Why was I Had Nowhere to Go (2016) made? Jonas Mekas, the 95-year-old icon of American avant-garde cinema, has made many movies -- a few of them masterpieces -- about his own life. He has published poems, film criticism and diaries. Douglas Gordon's atmospheric sound-art adaptation adds little to what we know of Mekas, who has shared portions of his life with the public for six decades.
Nowhere to Go surveys 1944 to 1954. The film's subtitle is "A Portrait of a Displaced Person," but it's more of a mosaic, one that evokes the color of memories long past. Mekas reads passages from his diary, his voice soft, lilting, accented. The entries cover his leaving his small Lithuanian village, his capture and placement first in a Nazi labor camp in Elmshorn, Germany, and then in displaced persons camps in Wiesbaden and Kassel/Mattenberg, and finally his move to Williamsburg in Brooklyn, New York. Nowhere to Go is nonlinear; without clear organizing logic, the film alternates between his time in the camps and his early experiences in New York.

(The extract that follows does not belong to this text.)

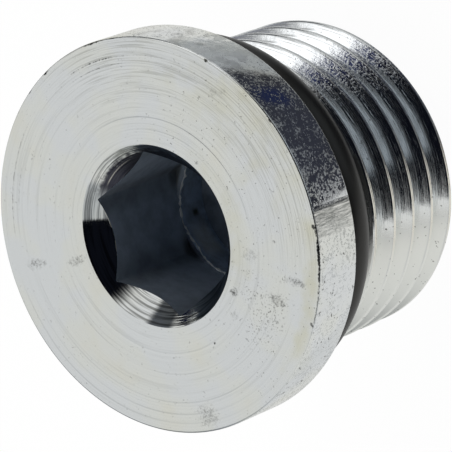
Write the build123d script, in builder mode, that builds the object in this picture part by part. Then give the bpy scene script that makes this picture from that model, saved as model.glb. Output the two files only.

Save for a few shots of Mekas, primates, potatoes and beets, and bare feet walking in the snow -- Nowhere to Go is virtually imageless. By forcing the viewer to stare at a black screen (which transitions to first red, then white and finally blue at select moments), Gordon draws attention to sound: the grain of Mekas' voice; the notes from a violin and accordion; the ambient city noise of engines, sirens and faint honking; typewriters typing and machine guns unloading a stream of bullets. Still, Nowhere to Go doesn't have the theoretical puckishness of Gordon's 24 Hour Psycho or Zidane.